Friday, June 14, 2013

Bottles and Books

Excuse the poor quality grainy photo. Our camera doesn't take very good indoor pictures, and I took this one inside the Library of Congress in Washington D.C. They've got some profound stuff on those walls.

I like books for many reasons, but when I want to wax really philosophical on you to explain the value of books, I'm going to start referencing Sterling W. Sill (fantastic name, no?). Particularly, this talk that Elder Sill gave at Brigham Young University in May of 1977. I heard a recording of this talk last year, and I listen to it again every few months because it's just so powerful.
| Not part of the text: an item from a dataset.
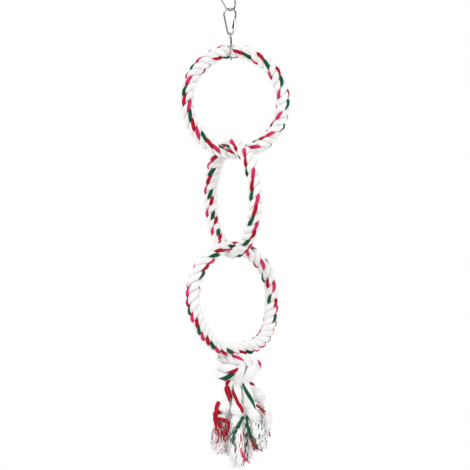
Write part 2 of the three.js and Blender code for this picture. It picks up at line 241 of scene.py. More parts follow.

You should probably just stop reading this post and go read (or listen) to the talk right now, but if you need me to sell it to you, let me give a brief summary. Elder Sill begins by explaining how the French government commissioned one of it's scientists in the early 19th century to come up with a way to preserve fruits and vegetables so they could be enjoyed in off seasons or even in times of famine. Thus, a method of using bottles and sealing them with heat was invented so things like peaches could be enjoyed throughout the winter months. Elder Sill says that books are the bottles of ideas, preserving the thoughts of all the great men in history so they might be enjoyed by future generations.

...While I would like all of you to have that year's supply of food that you put into bottles to protect you against the famine for bread and the thirst for water, I would also like to have you insure yourselves against mental want, emotional poverty, and moral hard times with that lifetime mental and cultural supply that has already been put into books to protect you against that more serious famine for hearing the word of the Lord, of success, of culture and faith and happiness.

 I seriously believe that what we read influences how we think, how we think influences how we act, and how we act defines who we are. As Elder Sill puts it, what a thrill to know that the greatest thoughts that have been written by the greatest men in history can run through my little mind and become my thoughts just by reading them. Yes, what a miracle that is.

Monuments fall, civilizations perish, but books continue. The perusal of a great book is, as it were, an interview with the noblest men of past ages who have written it.

Doesn't that make you want to go read Emerson and Shakespeare? Or whoever you consider to be a great thinker? Will you go read this talk already? (Actually, listen to it. He sounds like such a gem of a person.)